When he buys the property that belongs to Naomi’s family, he also buys Ruth—most versions say “acquire”—and then he marries her, knowing that if their union produces a son, the son will inherit everything that would have come to Ruth’s former husband. None of it will go to the current husband. That is not a problem for Boaz, who is as generous and openhearted as the foreign woman he is marrying.
Another great story; another completely useless tale for Ezra. It uses people from the wrong categories and those people don’t behave in ways that seem iconic to Ezra, so he has, apparently, wasted a whole afternoon listening to engrossing and useless stories.
So as I read what I had written, I felt it press on me. I have my own crusades to conduct, of course. I am entirely pleased with the good characters in Jonah (the sailors, the people and the king) and the good characters in Ruth (Ruth and Boaz). I am not so well pleased with the behavior of Dick and Jane, who, faced with a political regime that was, as I have constructed it, out of control and going too far, simply told engaging stories. What I want to do, in the face of such a political regime is to oppose it in the most forceful prose I have at my disposal. That will do no good at all, of course.

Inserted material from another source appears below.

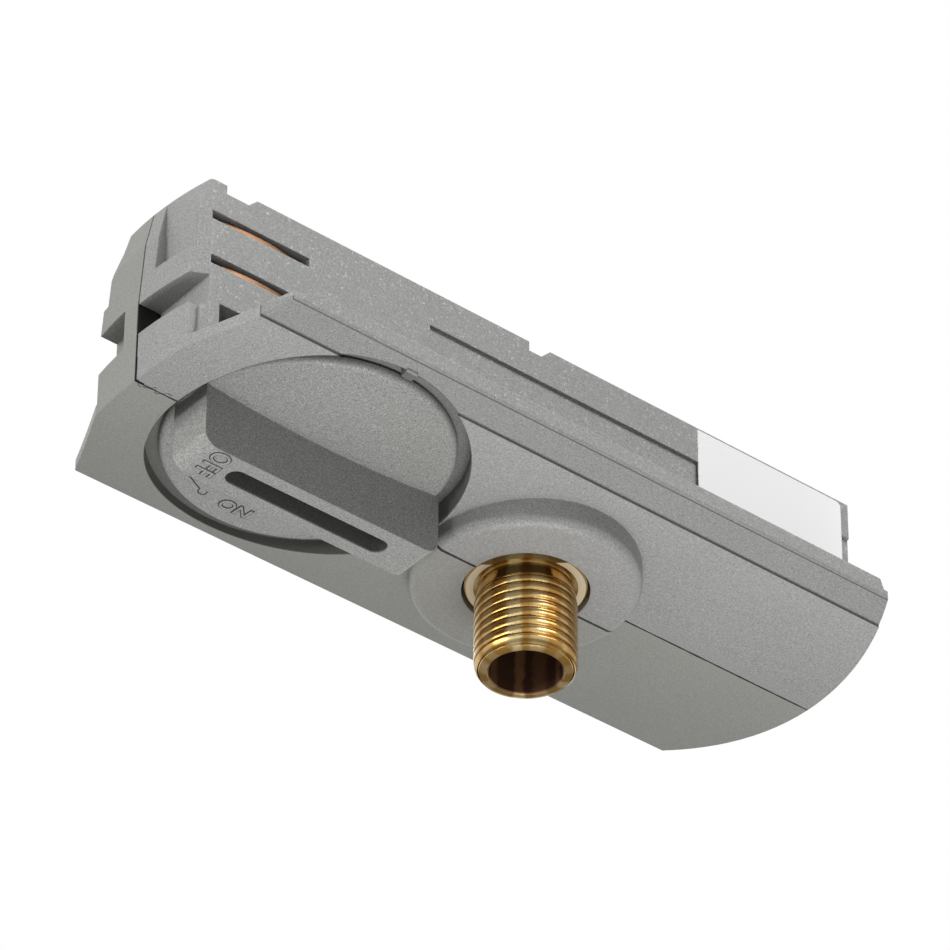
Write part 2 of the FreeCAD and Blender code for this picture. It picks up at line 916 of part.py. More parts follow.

What would actually do some good is to do what Dick and Jane did, which is to conjure up really good narratives that, as Emily Dickinson famously put it, “tells the truth, but tells it slant.” It is hard to do. It is hard even to want to do. And to do it as well as Dick and Jane did it,is truly amazing.
[1]. By contrast with the Wise Men in Matthew’s account of the birth of Jesus, who saw a star that represented a new king of Israel, so they rushed over to Jerusalem to share the good news with….um….the current king of Israel. Wise, but not Smart.